Many private drug plans, which have been bargained for through the hard work of your union reps, currently cover ezetimibe, no-questions-asked, in stark contrast to many public drug plans that would refuse to cover a treatment with such clearly unproven benefit. In Canada, ezetimibe currently costs employees and employers tens of millions of dollars every year because private plans generally don’t base coverage on a drug’s overall effectiveness and value-for-money considerations, which drive public plans.
This ‘new’ combo pill, a mix of atorvastatin (Lipitor) and ezetimibe (Ezetrol), sounds promising and free samples by the truckload will soon be delivered to our doctors so they can regift them to their patients. The big question is does Liptruzet work? The short answer is “No.” The drug company Merck acknowledged this in a press release: “No incremental benefit of Liptruzet on cardiovascular morbidity and mortality over and above that demonstrated for atorvastatin has been established.” Let me translate: there is no proof the drug combination works any better than Lipitor on its own, which is now cheap and generically available as atorvastatin in Canada.
Seems I’m not the only curmudgeon stupefied that the FDA has approved the drug for sale. Dr. Steven Nissen, head of cardiovascular medicine at the Cleveland Clinic, called this new product a “tricky move, but one which doesn’t make folks any healthier.”
So why should the unions care about this new drug? It’s because when the spanking, new Liptruzet arrives on the Canadian market – sold probably for $3 to $5 per pill (price yet to be established) – there is a good chance your private drug plan will automatically cover it, no questions asked. (Such as we saw with Vioxx when it first arrived in Canada.) This new combo drug, likely costing up to five times that of generic atorvastatin, will cost employer-sponsored drug plans millions more across Canada.
There is a very basic opportunity cost here for the unions: paying millions more for drugs that do nothing means less in your pay packet and fewer benefit dollars for other things you might value – maybe better dental care or a gym membership.
There are ways to improve this situation. When unions sit down to negotiate their compensation package, they need to be prepared to ask some hard questions and fully understand what exactly their drug benefit plans are paying for. They need to know if their drug plans are structured to maximize value, encouraging coverage of drug products that are effective, safe and cost efficient. They need assurance their money will not be wasted on every new, ineffective drug that comes along.

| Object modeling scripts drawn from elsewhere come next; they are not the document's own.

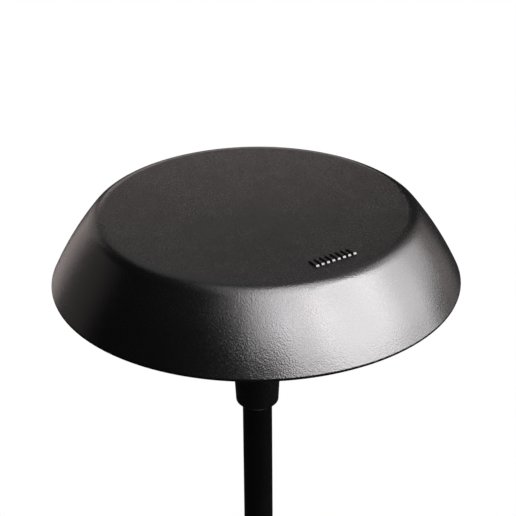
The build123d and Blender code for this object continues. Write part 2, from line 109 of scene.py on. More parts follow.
class Surface:
    """A material with one Principled shader, and short calls that add pattern nodes to it."""

    def __init__(self, name, colour, roughness, metallic=0.0):
        self.material = bpy.data.materials.new(name)
        self.material.use_nodes = True
        self.tree = self.material.node_tree
        self.shader = self.tree.nodes["Principled BSDF"]
        self.last_normal = None
        self.place = None
        self.set("Base Color", (*colour, 1.0))
        self.set("Roughness", roughness)
        self.set("Metallic", metallic)

    def set(self, name, value):
        """Sets a shader input to a constant, or links it to a node's output."""
        socket = self.shader.inputs[name]
        if isinstance(value, bpy.types.NodeSocket):
            self.tree.links.new(value, socket)
        else:
            socket.default_value = value

    def node(self, kind, inputs=None, **settings):
        node = self.tree.nodes.new("ShaderNode" + kind)
        for key, value in settings.items():
            setattr(node, key, value)
        for key, value in (inputs or {}).items():
            if isinstance(value, bpy.types.NodeSocket):
                self.tree.links.new(value, node.inputs[key])
            else:
                node.inputs[key].default_value = value
        return node

    def where(self):
        """The point on the piece, in metres; it turns with the piece."""
        if self.place is None:
            self.place = self.node("TexCoord").outputs["Object"]
        return self.place

    def noise(self, size, detail=2.0, stretch=(1, 1, 1)):
        """Cloudy pattern from 0 to 1 whose spots are about this size, in metres."""
        scaled = self.node("Mapping", {"Vector": self.where(), "Scale": stretch})
        inputs = {"Vector": scaled.outputs["Vector"], "Scale": 1 / size, "Detail": detail}
        return self.node("TexNoise", inputs).outputs["Fac"]

    def cells(self, size):
        """Distance from the middle of the nearest random cell."""
        inputs = {"Vector": self.where(), "Scale": 1 / size}
        return self.node("TexVoronoi", inputs).outputs["Distance"]

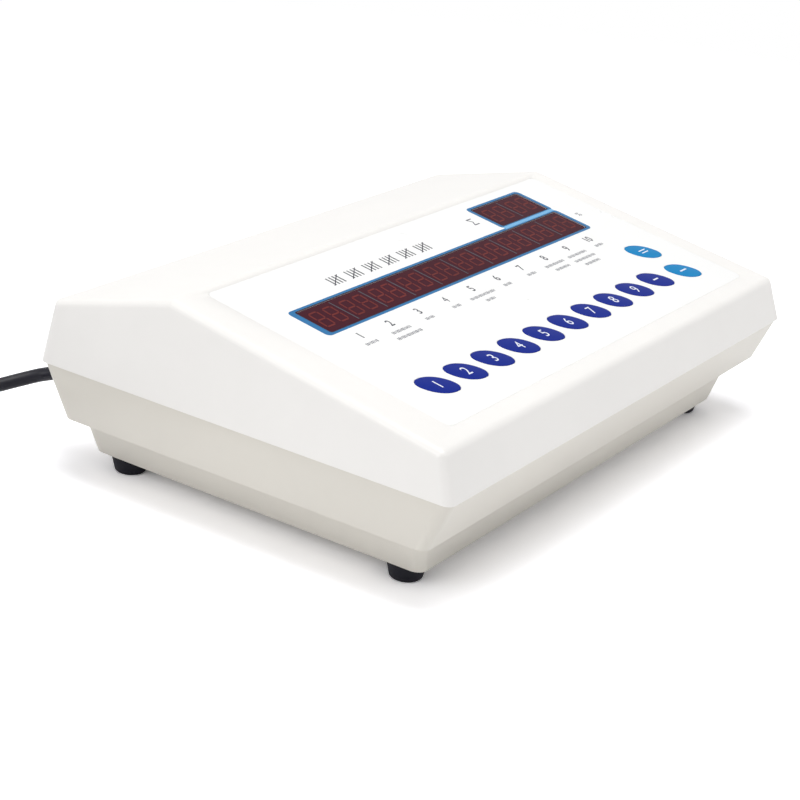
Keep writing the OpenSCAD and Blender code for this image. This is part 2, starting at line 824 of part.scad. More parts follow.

The money being wasted on unproven, newer drug treatments is not theoretical. It is your money and as a union member you have a right to ensure it is not being wasted. To do their best work for you, your union reps need to be armed with a good grasp of the plan’s data, analyzed in aggregate, anonymous form. They need to understand those data thoroughly so they can negotiate effectively with employers and demand value from the insurers. Reps have a right to those data and they need to be able to seek out advice on how to manage the growing costs associated with the arrival of new drugs. They need to ask, “What is in the best interests of our members and how can we ensure our plan is making drug coverage decisions in our interests?”